Medien im Museum der DGH
Schatz auf dem Wiesenstein gefunden
Am 5. August, kurz vor den Tagen der Offenen Tür in seinem Haus, meldete Janusz Skowroński, der Direktor des Gerhart-Hauptmann-Museums in Jelenia Góra-Jagniątków, einen aufsehenerregenden Fund auf dem Wiesenstein. Die Bibliothekarin des Museums, Frau Katarzyna Trembecka, ordnete - wie seit einigen Monaten - noch unkatalogisierte Objekte. In einer vergessenen Kiste fand sie unerwartet, neben anderen Büchern, auch den ersten Band der "Gesammelten Werke", gedruckt 1906 bei Samuel Fischer in Berlin. Das Titelblatt offenbarte eine wahre Sensation: Eine gut erhaltene und auf den 16. August 1907 datierte Widmung Hauptmanns galt seinem langjährigen, engen Freund Ferdinand „Seo“ Simon!
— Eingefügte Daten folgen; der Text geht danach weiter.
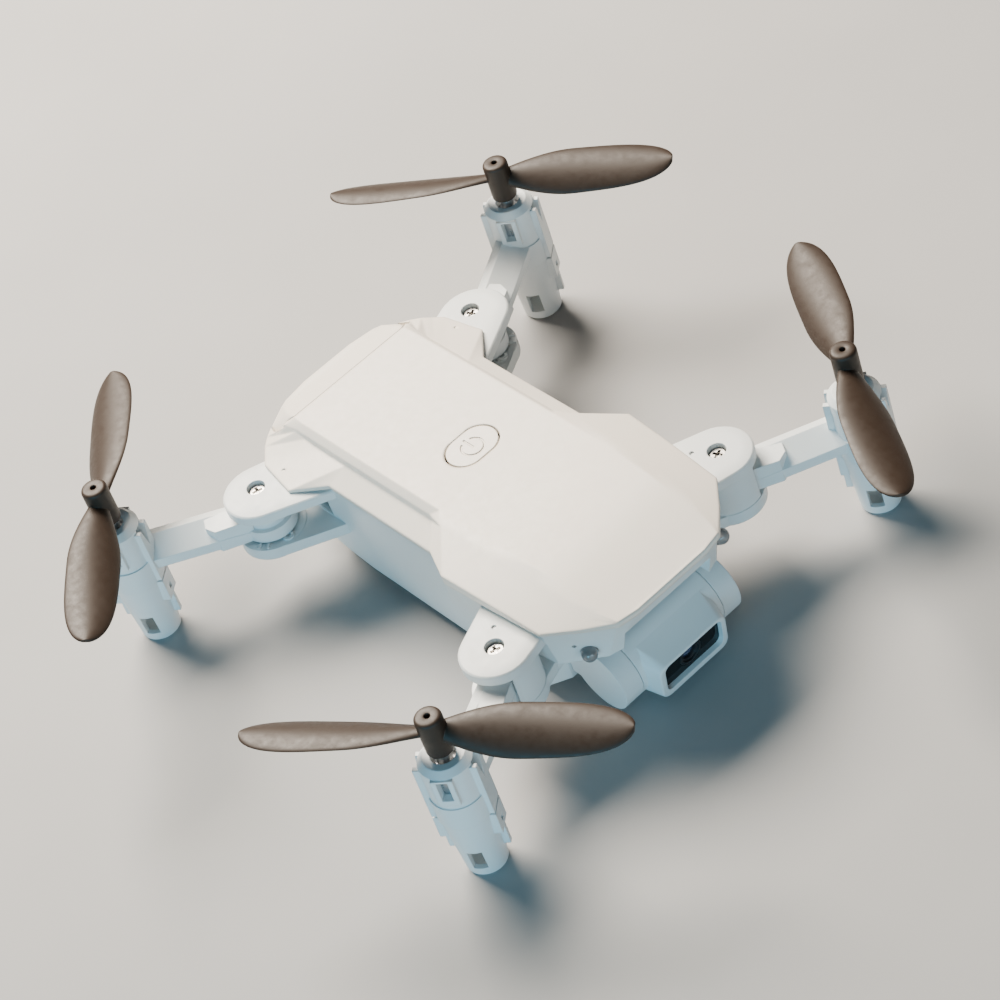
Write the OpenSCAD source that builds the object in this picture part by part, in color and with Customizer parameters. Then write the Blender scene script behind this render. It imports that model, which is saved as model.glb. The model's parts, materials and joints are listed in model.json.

Wer war Ferdinand Simon? Die Geschichte reicht in die Jugendjahre des Dichters in Jena zurück, als sich um seinen älteren Bruder Carl und ihn eine Gruppe von Studenten sammelte. Die jungen Leute pflegten nicht ihre Vor- oder Nachnamen zu verwenden, sondern führten eine Art von Kürzelkodex ein: Beispielsweise war der spätere Chemiker und Industrielle Carl Duisberg (1861-1935) „Deo“ oder der Pianist Max Müller (1856-1938) wurde „Meo“ genannt. So ist auch der künftige Arzt und Bakteriologe Ferdinand Simon (1862-1912) lebenslang für seine Jenaer Freunde der "Seo" geblieben. Kein Wunder also, dass Hauptmann in der Widmung eben diese Form gebraucht hat. Ferdinand Simon war es auch, der Hauptmann mit seiner Begeisterung für den norwegischen Dramatiker Henrik Ibsen (1828-1906) und sein Theaterstück „Nora“ ansteckte. Gerhart Hauptmann setzte seinem Freund in seinem sozialkritischen Werk „Vor Sonnenaufgang“ mit der Person des Dr. Schimmelpfennig ein bleibendes Denkmal. Dr. Simon zog sich übrigens bei Experimenten an einer mit Streptokokken infizierten Maus eine tödliche Blutvergiftung zu. Erschüttert über seinen frühen Tod schrieb Hauptmann einen Zwölfzeiler, der mit den Worten endet: „Ein treues Herz, eine treue Hand / ein Leben tätig und unbekannt.“
Der Fund ist bereits in einer Vitrine des Museums zu sehen. Sicherlich wird dieses Exemplar der "Gesammelten Werke" künftig zu den interessantesten Objekten auf dem Wiesenstein zählen.